Despite U.S. tight supplies, weaker economics could trump regular summer cattle market factors in 2012, putting pressure on the industry’s seasonal price bounce. 

Beginning in May-June, the industry sees the start of the market’s bottom form. That price-bottom formation is helped by seasonal factors such as cattle hitting their prime growing season grazing on green pastures. Weather is a big market factor that drives the cattle market lower in the late spring/early summer time frame. How severe vs. how normal the weather is can help bounce the cattle market off its seasonal lows.

In the June-to-August time frame, U.S. beef demand could be curbed by higher gas prices, according to Kevin Penner, AgTrader Talk, LLC, cattle analyst.

Normally, the summer months offer a spike, as U.S. consumers grill steaks and other beef cuts. This helps trim supply, and it ignites a turn higher for cattle prices.

Market watchers still consider, as a major market factor, the devastating drought that Texas cattle producers endured last year, resulting in tight U.S. supplies. But weak economics is being equated to slower beef demand in 2012. 
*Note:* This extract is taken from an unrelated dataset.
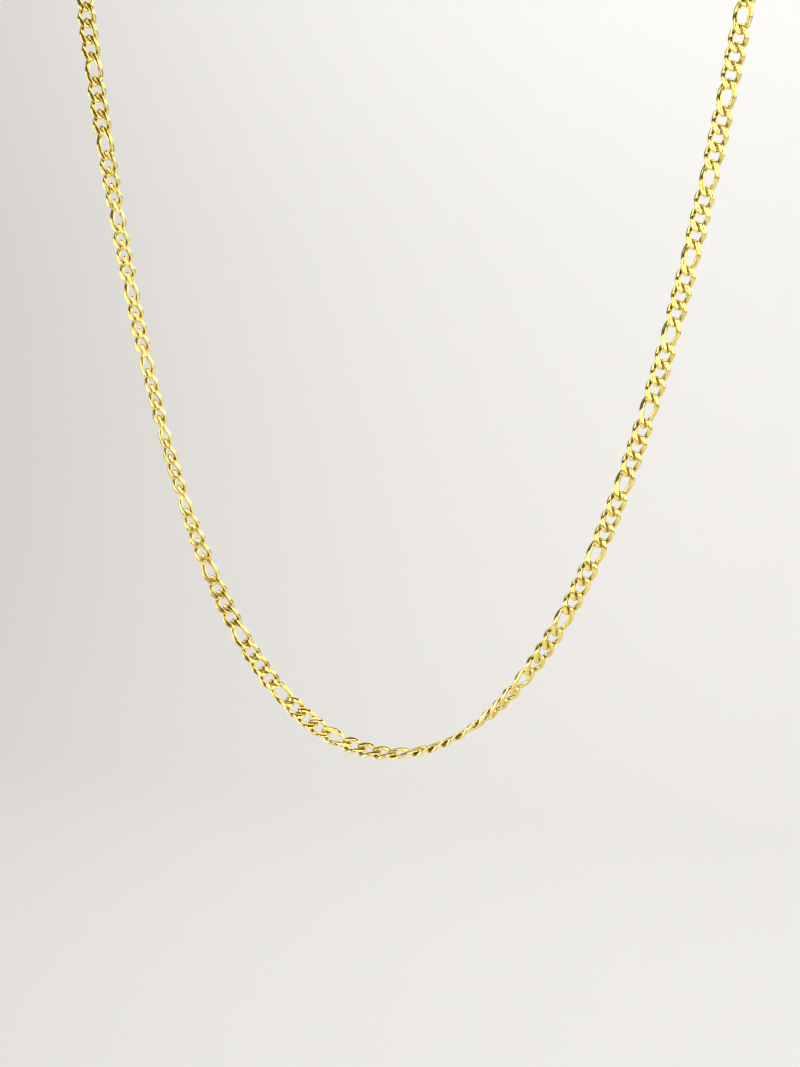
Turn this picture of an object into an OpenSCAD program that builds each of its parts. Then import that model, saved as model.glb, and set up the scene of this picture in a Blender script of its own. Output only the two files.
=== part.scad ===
// Figaro chain necklace: three short twisted links, then one long one, all the way round.
// Millimetres, +Z up, +Y toward the wearer's back, +X to the right in the front view.
// The front hangs as a catenary in an upright plane. At each shoulder the chain turns back
// through an arc, and a tilted half circle goes round the neck to the clasp at the nape.
// The origin is the middle of that neck circle.

/* [Wire] */
// Diameter of the round wire that the links are made of
wire_d = 0.82; // [0.76:0.01:0.84]
// Thickness of the chain over its two ground faces
chain_t = 1.2; // [1.1:0.01:1.6]
// Clearance between two wires where they hook
hook_gap = 0.12; // [0.1:0.01:0.16]

/* [Short links] */
// Width of the opening inside a short link
short_hole_w = 1.5; // [1.38:0.01:1.75]
// Length of the opening left in a short link between its neighbours' wires
short_open = 1.09; // [0.9:0.01:1.6]
// Number of short links between two long ones
shorts_in_group = 3; // [1:1:5]

/* [Long links] */
// Width of the opening inside a long link
long_hole_w = 1.48; // [1.3:0.01:1.75]
// Length of the opening left in a long link between its neighbours' wires
long_open = 2.52; // [1.8:0.01:4]

/* [Link form] */
// Angle by which each end of a link is twisted out of the flat
end_twist = 52; // [48:1:55]
// Length of the rounded part at each end of a link
end_len = 1.38; // [1.3:0.01:1.5]

/* [Chain] */
// Number of long links
long_links = 39; // [33:1:44]
// How far the chain has slid round, from the middle of the front to its middle long link
slide = 3.65; // [-6:0.05:6]

/* [Hang] */
// Radius of the bend at the lowest point of the front
hang_r = 20.9; // [16:0.1:25]
// Radius of the turn over each shoulder
shoulder_r = 21; // [15:0.5:30]
// Rise of the neck circle toward the nape, in degrees above level
neck_rise = 35; // [10:1:45]

/* [Jump rings] */
// Diameter of a jump ring's wire
ring_wire_d = 0.8; // [0.7:0.01:0.85]
// Inside diameter of a jump ring
ring_id = 3.2; // [3:0.05:4]

/* [Clasp] */
// Length of the clasp over its eye and hook
clasp_len = 14; // [12:0.1:18]
// Width of the clasp over its hook
clasp_w = 6.2; // [5.6:0.1:8]
// Thickness of the clasp
clasp_t = 1.2; // [1:0.05:1.4]
// Width of the bars round the clasp's hook and eye
clasp_wall = 1.1; // [1:0.05:1.2]
// Diameter of the clasp's eye
clasp_eye_d = 2.4; // [2.3:0.05:2.7]
// Clearance between the clasp and the jump rings
clasp_gap = 0.36; // [0.34:0.01:0.44]

/* [Hidden] */

// Roll of the link faces along the front: share of the front's half length, then degrees.
// A roll of 0 faces the front, and a positive one brings the inner edge forward.
roll_steps = [
    [-1.10,    0],
    [-0.98,   -8],
    [-0.86,    0],
    [-0.77,   17],
    [-0.69,   21],
    [-0.60,   28],
    [-0.51,   38],
    [-0.42,   34],
    [-0.32,    9],
    [-0.22,  -10],
    [-0.14,  -20],
    [-0.05,  -56],
    [ 0.04,  -85],
    [ 0.12, -100],
    [ 0.20, -131],
    [ 0.29, -149],
    [ 0.38, -160],
    [ 0.47, -157],
    [ 0.56, -153],
    [ 0.80, -162],
    [ 0.95, -167],
    [ 1.10, -180],
];

// Stations round a link, as angles on its rounded ends, and sides of its wire
stations = [0, 26, 78, 102, 154, 180, 206, 258, 282, 334];
wire_sides = 5;
// Squareness of a link's rounded ends: 2 is an ellipse
end_power = 2.6;
// How the twist builds up toward the ends: 1 is even
twist_power = 0.8;
ring_fn = 48;

group_size = shorts_in_group + 1;
short_pitch = 2 * wire_d + short_open;
long_pitch = 2 * wire_d + long_open;
group_pitch = shorts_in_group * short_pitch + long_pitch;
links = long_links * group_size + shorts_in_group;
chain_len = long_links * group_pitch + shorts_in_group * short_pitch;

// A jump ring stands nearly square to the link end that it hooks, which is twisted the other way
ring_roll = 62;
ring_pitch = ring_id - hook_gap;

// The flat clasp can't reach the crown of a round ring: it stays this much short of the joint
clasp_half_t = clasp_t / 2 / sin(ring_roll);
clasp_short = ring_pitch / 2 - sqrt(pow(ring_id / 2 - clasp_gap, 2) - pow(clasp_half_t, 2));
clasp_pitch = clasp_len - 2 * clasp_wall - 2 * clasp_short;
loop_len = chain_len + 2 * ring_pitch + clasp_pitch;
half_loop = loop_len / 2;

// Lengths and angles of the route, worked out so that the loop closes at the nape
turn = 90 - neck_rise;
shoulder_len = shoulder_r * turn * PI / 180;

function unit(v) = v / norm(v);
function arcsinh(x) = ln(x + sqrt(x * x + 1));
function mirrored(v) = [-v[0], v[1], v[2]];
function smooth(t) = t * t * (3 - 2 * t);

function front_point(s) = [hang_r * arcsinh(s / hang_r), 0, norm([hang_r, s]) - hang_r];
function front_dir(s) = [hang_r, 0, s] / norm([hang_r, s]);

// Outward lean left at the end of the shoulder's turn, and the neck circle's radius
function lean(s) = asin(cos(turn) * front_dir(s)[0]);
function shoulder_x(s) = front_point(s)[0] + shoulder_r * sin(turn) * front_dir(s)[0];
function neck_r(s) = shoulder_x(s) / cos(lean(s));
function half_len(s) = s + shoulder_len + neck_r(s) * (90 + lean(s)) * PI / 180;
function solve_front(low, high, tries) =
    let (mid = (low + high) / 2)
    tries == 0 ? mid
    : half_len(mid) > half_loop ? solve_front(low, mid, tries - 1)
    : solve_front(mid, high, tries - 1);

front_len = solve_front(0, half_loop, 40);
front_end = front_point(front_len);
front_end_dir = front_dir(front_len);
shoulder_end_s = front_len + shoulder_len;
shoulder_end = front_end + shoulder_r * (sin(turn) * front_end_dir + [0, 1 - cos(turn), 0]);
shoulder_end_face = sin(turn) * front_end_dir - [0, cos(turn), 0];
circle_r = neck_r(front_len);
circle_lean = lean(front_len);
circle_back = unit([0, sin(turn), cos(turn) * front_end_dir[2]]);
circle_up = cross([1, 0, 0], circle_back);
circle_mid = [0, shoulder_end[1], shoulder_end[2]] + circle_r * sin(circle_lean) * circle_back;

function spoke(angle) = [cos(angle), 0, 0] + sin(angle) * circle_back;
first_spoke = spoke(-circle_lean);
first_face = atan2(shoulder_end_face * first_spoke, shoulder_end_face * circle_up);

// Place, direction and face of the right half of the route, s along it from the lowest point
function front_part(s) = [front_point(s), front_dir(s), [0, -1, 0]];
function shoulder_part(s) =
    let (angle = (s - front_len) / shoulder_r * 180 / PI)
    [
        front_end + shoulder_r * (sin(angle) * front_end_dir + [0, 1 - cos(angle), 0]),
        cos(angle) * front_end_dir + [0, sin(angle), 0],
        sin(angle) * front_end_dir - [0, cos(angle), 0],
    ];
function neck_part(s) =
    let (
        angle = (s - shoulder_end_s) / circle_r * 180 / PI - circle_lean,
        share = (angle + circle_lean) / (90 + circle_lean),
        face = first_face + (90 - first_face) * smooth(share)
    )
    [
        circle_mid + circle_r * spoke(angle),
        cos(angle) * circle_back - [sin(angle), 0, 0],
        cos(face) * circle_up + sin(face) * spoke(angle),
    ];
function half_route(s) =
    s < front_len ? front_part(s)
    : s < shoulder_end_s ? shoulder_part(s)
    : neck_part(s);

// The whole route: s runs from the nape down the left, through the lowest point, up the right
function wrapped(s) = s > half_loop ? s - loop_len : s < -half_loop ? s + loop_len : s;
function route(s) =
    let (w = wrapped(s), part = half_route(abs(w)))
    w >= 0 ? [part[0] - circle_mid, part[1], part[2]]
    : [mirrored(part[0]) - circle_mid, -mirrored(part[1]), mirrored(part[2])];

// Frame of a piece that spans the route from a to b: its middle, then its three axes
function span_frame(a, b, roll) =
    let (
        from = route(a)[0],
        to = route(b)[0],
        along = unit(to - from),
        inward = unit(cross(route((a + b) / 2)[2], along)),
        face = cross(along, inward)
    )
    [
        (from + to) / 2,
        along,
        cos(roll) * inward + sin(roll) * face,
        cos(roll) * face - sin(roll) * inward,
    ];

// Where link number i starts, and how it is rolled
first_joint = slide - chain_len / 2;
function joint(i) =
    let (group = floor(i / group_size))
    first_joint + group * group_pitch + (i - group * group_size) * short_pitch;
function is_long(i) = i % group_size == shorts_in_group;
function roll_at(s) = lookup(s / front_len, roll_steps);

// One link about its own middle: x along it, y across its face, z out of its face
function signed_power(x, p) = sign(x) * pow(abs(x), p);
function link_mid_line(pitch, hole_w) =
    let (
        half = (pitch + wire_d + hook_gap) / 2,
        side = (hole_w + wire_d) / 2
    )
    [for (angle = stations)
        let (
            x = sign(cos(angle)) * (half - end_len) + end_len * signed_power(cos(angle), 2 / end_power),
            y = side * signed_power(sin(angle), 2 / end_power),
            twist = -end_twist * signed_power(x / half, twist_power)
        )
        [x, y * cos(twist), y * sin(twist)]];
function ground(p) = [p[0], p[1], max(-chain_t / 2, min(chain_t / 2, p[2]))];
function wire_ring(before, here, after) =
    let (
        along = unit(after - before),
        out = unit(here - (here * along) * along),
        side = cross(along, out)
    )
    [for (k = [0 : wire_sides - 1])
        let (angle = k * 360 / wire_sides)
        ground(here + wire_d / 2 * (cos(angle) * out + sin(angle) * side))];
function link_points(pitch, hole_w) =
    let (line = link_mid_line(pitch, hole_w), n = len(stations))
    [for (i = [0 : n - 1]) each wire_ring(line[(i + n - 1) % n], line[i], line[(i + 1) % n])];

short_points = link_points(short_pitch, short_hole_w);
long_points = link_points(long_pitch, long_hole_w);
link_size = len(stations) * wire_sides;

function placed(points, frame) =
    [for (p = points) frame[0] + p[0] * frame[1] + p[1] * frame[2] + p[2] * frame[3]];
function chain_points(first, last) =
    [for (i = [first : last])
        each placed(
            is_long(i) ? long_points : short_points,
            span_frame(joint(i), joint(i + 1), roll_at((joint(i) + joint(i + 1)) / 2))
        )];
function link_faces(start) =
    [for (i = [0 : len(stations) - 1], k = [0 : wire_sides - 1])
        let (
            here = start + i * wire_sides,
            there = start + (i + 1) % len(stations) * wire_sides,
            next = (k + 1) % wire_sides
        )
        each [
            [here + k, there + next, here + next],
            [here + k, there + k, there + next],
        ]];

module chain_run(first, last)
    polyhedron(
        points = chain_points(first, last),
        faces = [for (i = [0 : last - first]) each link_faces(i * link_size)]
    );

module in_frame(frame)
    multmatrix([
        [frame[1][0], frame[2][0], frame[3][0], frame[0][0]],
        [frame[1][1], frame[2][1], frame[3][1], frame[0][1]],
        [frame[1][2], frame[2][2], frame[3][2], frame[0][2]],
        [0, 0, 0, 1],
    ])
        children();

// The two halves of the chain meet at the middle long link
middle_link = floor(links / 2);
last_joint = joint(links);

module chain_left() color("gold") chain_run(0, middle_link);
module chain_right() color("gold") chain_run(middle_link + 1, links - 1);

module jump_ring()
    rotate_extrude($fn = ring_fn)
        translate([(ring_id + ring_wire_d) / 2, 0])
            circle(d = ring_wire_d, $fn = ring_fn);

module ring_left()
    color("gold")
        in_frame(span_frame(first_joint - ring_pitch, first_joint, -ring_roll))
            jump_ring();
module ring_right()
    color("gold")
        in_frame(span_frame(last_joint, last_joint + ring_pitch, ring_roll))
            jump_ring();

// The clasp is one flat closed hook: x along it, its eye toward ring_right
tail_r = clasp_eye_d / 2 + clasp_wall;
tail_x = tail_r - clasp_len / 2;
hook_r = clasp_w / 2;
hook_x = clasp_len / 2 - hook_r;
hook_tail_r = 0.8;
hook_tail_x = tail_x + tail_r + hook_tail_r;
arc_steps = 20;

// Outline round two circles on the x axis, the first one smaller and to the left
function teardrop(x1, r1, x2, r2) =
    let (half = 90 + asin((r2 - r1) / (x2 - x1)))
    concat(
        [for (k = [0 : arc_steps])
            let (angle = half * (2 * k / arc_steps - 1))
            [x2 + r2 * cos(angle), r2 * sin(angle)]],
        [for (k = [0 : arc_steps])
            let (angle = half + (360 - 2 * half) * k / arc_steps)
            [x1 + r1 * cos(angle), r1 * sin(angle)]]
    );

module clasp()
    color("gold")
        in_frame(span_frame(last_joint + ring_pitch, last_joint + ring_pitch + clasp_pitch, 0))
            translate([0, 0, -clasp_t / 2])
                linear_extrude(clasp_t)
                    difference() {
                        polygon(teardrop(tail_x, tail_r, hook_x, hook_r));
                        polygon(teardrop(hook_tail_x, hook_tail_r, hook_x, hook_r - clasp_wall));
                        translate([tail_x, 0]) circle(d = clasp_eye_d, $fn = ring_fn);
                    }

chain_left();
chain_right();
ring_left();
clasp();
ring_right();
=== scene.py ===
"""Dresses the packed figaro chain necklace: smooth twisted links, jump rings, clasp and a studio."""
import math

import bmesh
import bpy
import numpy as np
from bpy.props import FloatProperty, FloatVectorProperty, IntProperty, PointerProperty
from mathutils import Matrix, Vector
from mathutils.bvhtree import BVHTree


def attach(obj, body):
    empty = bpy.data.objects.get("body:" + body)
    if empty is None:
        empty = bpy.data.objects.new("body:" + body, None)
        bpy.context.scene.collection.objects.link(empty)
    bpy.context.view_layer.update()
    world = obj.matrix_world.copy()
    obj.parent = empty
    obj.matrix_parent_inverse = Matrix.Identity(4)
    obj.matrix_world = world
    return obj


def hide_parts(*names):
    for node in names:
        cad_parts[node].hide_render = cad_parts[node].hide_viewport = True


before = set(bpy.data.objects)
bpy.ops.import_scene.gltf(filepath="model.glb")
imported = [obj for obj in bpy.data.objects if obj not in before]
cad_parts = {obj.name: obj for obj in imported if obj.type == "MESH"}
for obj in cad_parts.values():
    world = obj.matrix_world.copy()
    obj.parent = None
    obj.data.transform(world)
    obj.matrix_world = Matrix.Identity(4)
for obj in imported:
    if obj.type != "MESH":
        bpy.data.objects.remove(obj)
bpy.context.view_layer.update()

bl_info = {
    "name": "Figaro chain necklace",
    "version": (1, 0, 0),
    "blender": (4, 5, 0),
    "location": "View3D > Sidebar > Necklace",
    "description": "Builds the links, jump rings, clasp and studio of a figaro chain necklace",
    "category": "Object",
}

MM = 0.001
# Height of the photograph in pixels
PHOTO_HEIGHT = 1067
# Gap below which two links count as touching
TOUCH = 1e-9
# Where two faces meet at more than this, their edge is drawn sharp
SHARP_EDGE = math.radians(40)
# Seed of the tone that each link has of its own
TONE_SEED = 7

# Roll of the link faces along the front: share of the front's half length, then degrees
ROLL_STEPS = (
    (-1.10, 0), (-0.98, -8), (-0.86, 0), (-0.77, 17), (-0.69, 21), (-0.60, 28),
    (-0.51, 38), (-0.42, 34), (-0.32, 9), (-0.22, -10), (-0.14, -20), (-0.05, -56),
    (0.04, -85), (0.12, -100), (0.20, -131), (0.29, -149), (0.38, -160), (0.47, -157),
    (0.56, -153), (0.80, -162), (0.95, -167), (1.10, -180),
)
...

“If I had to point to one thing putting the brakes on cattle running back to $130 per hundredweight, it would be the higher gasoline prices,” Penner says. “If people are spending $4 to $4.50 per gallon on gasoline and it costs $120 to fill up their Ford Explorer this summer, they won’t be buying steaks.”

Still, weather could play a big role on the direction of this summer’s cattle market, Penner says. As the Texas agricultural industries recover from $7.62 billion of drought-stricken losses in 2011, all eyes will be focused on whether the southern Plains gets hit with a repeat inclement weather occurrence. As of this writing, close to 70% of Texas, the largest cattle-producing state, remained in severe drought or worse, according to federal statistics.

“If the cattle down there have to endure another summer like they did last year, that would become the major market driver. But the gasoline prices still weigh heavily on price potential.”